Every record below is to be retyped exactly.

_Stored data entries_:
......
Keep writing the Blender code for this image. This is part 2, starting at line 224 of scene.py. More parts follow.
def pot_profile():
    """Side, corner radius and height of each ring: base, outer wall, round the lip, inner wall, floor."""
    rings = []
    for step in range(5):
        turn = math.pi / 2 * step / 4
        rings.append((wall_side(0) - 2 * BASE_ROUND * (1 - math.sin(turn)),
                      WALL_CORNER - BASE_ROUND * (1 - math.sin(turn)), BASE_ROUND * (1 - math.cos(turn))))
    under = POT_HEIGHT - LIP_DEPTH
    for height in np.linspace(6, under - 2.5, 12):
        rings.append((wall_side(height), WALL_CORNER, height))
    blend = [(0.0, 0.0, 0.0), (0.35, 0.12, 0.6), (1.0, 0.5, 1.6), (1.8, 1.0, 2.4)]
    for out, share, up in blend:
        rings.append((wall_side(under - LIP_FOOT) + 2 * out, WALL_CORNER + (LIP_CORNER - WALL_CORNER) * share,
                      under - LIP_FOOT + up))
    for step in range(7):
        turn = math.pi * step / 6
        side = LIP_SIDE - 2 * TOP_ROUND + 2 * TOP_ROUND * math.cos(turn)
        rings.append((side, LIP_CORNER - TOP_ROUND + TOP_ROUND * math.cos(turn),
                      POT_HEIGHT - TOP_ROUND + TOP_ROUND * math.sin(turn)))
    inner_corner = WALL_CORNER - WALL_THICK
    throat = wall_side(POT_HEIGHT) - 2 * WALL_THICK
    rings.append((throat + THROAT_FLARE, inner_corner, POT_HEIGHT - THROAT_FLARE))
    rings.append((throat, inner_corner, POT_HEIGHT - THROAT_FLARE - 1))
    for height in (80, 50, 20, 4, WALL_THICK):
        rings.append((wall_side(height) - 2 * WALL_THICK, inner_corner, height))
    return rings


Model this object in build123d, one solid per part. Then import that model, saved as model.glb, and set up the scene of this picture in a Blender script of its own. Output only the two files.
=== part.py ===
......
_Task response_:
Keep writing the Blender code for this image. This is part 2, starting at line 224 of scene.py. More parts follow.
def pot_profile():
    """Side, corner radius and height of each ring: base, outer wall, round the lip, inner wall, floor."""
    rings = []
    for step in range(5):
        turn = math.pi / 2 * step / 4
        rings.append((wall_side(0) - 2 * BASE_ROUND * (1 - math.sin(turn)),
                      WALL_CORNER - BASE_ROUND * (1 - math.sin(turn)), BASE_ROUND * (1 - math.cos(turn))))
    under = POT_HEIGHT - LIP_DEPTH
    for height in np.linspace(6, under - 2.5, 12):
        rings.append((wall_side(height), WALL_CORNER, height))
    blend = [(0.0, 0.0, 0.0), (0.35, 0.12, 0.6), (1.0, 0.5, 1.6), (1.8, 1.0, 2.4)]
    for out, share, up in blend:
        rings.append((wall_side(under - LIP_FOOT) + 2 * out, WALL_CORNER + (LIP_CORNER - WALL_CORNER) * share,
                      under - LIP_FOOT + up))
    for step in range(7):
        turn = math.pi * step / 6
        side = LIP_SIDE - 2 * TOP_ROUND + 2 * TOP_ROUND * math.cos(turn)
        rings.append((side, LIP_CORNER - TOP_ROUND + TOP_ROUND * math.cos(turn),
                      POT_HEIGHT - TOP_ROUND + TOP_ROUND * math.sin(turn)))
    inner_corner = WALL_CORNER - WALL_THICK
    throat = wall_side(POT_HEIGHT) - 2 * WALL_THICK
    rings.append((throat + THROAT_FLARE, inner_corner, POT_HEIGHT - THROAT_FLARE))
    rings.append((throat, inner_corner, POT_HEIGHT - THROAT_FLARE - 1))
    for height in (80, 50, 20, 4, WALL_THICK):
        rings.append((wall_side(height) - 2 * WALL_THICK, inner_corner, height))
    return rings


Model this object in build123d, one solid per part. Then import that model, saved as model.glb, and set up the scene of this picture in a Blender script of its own. Output only the two files.
=== part.py ===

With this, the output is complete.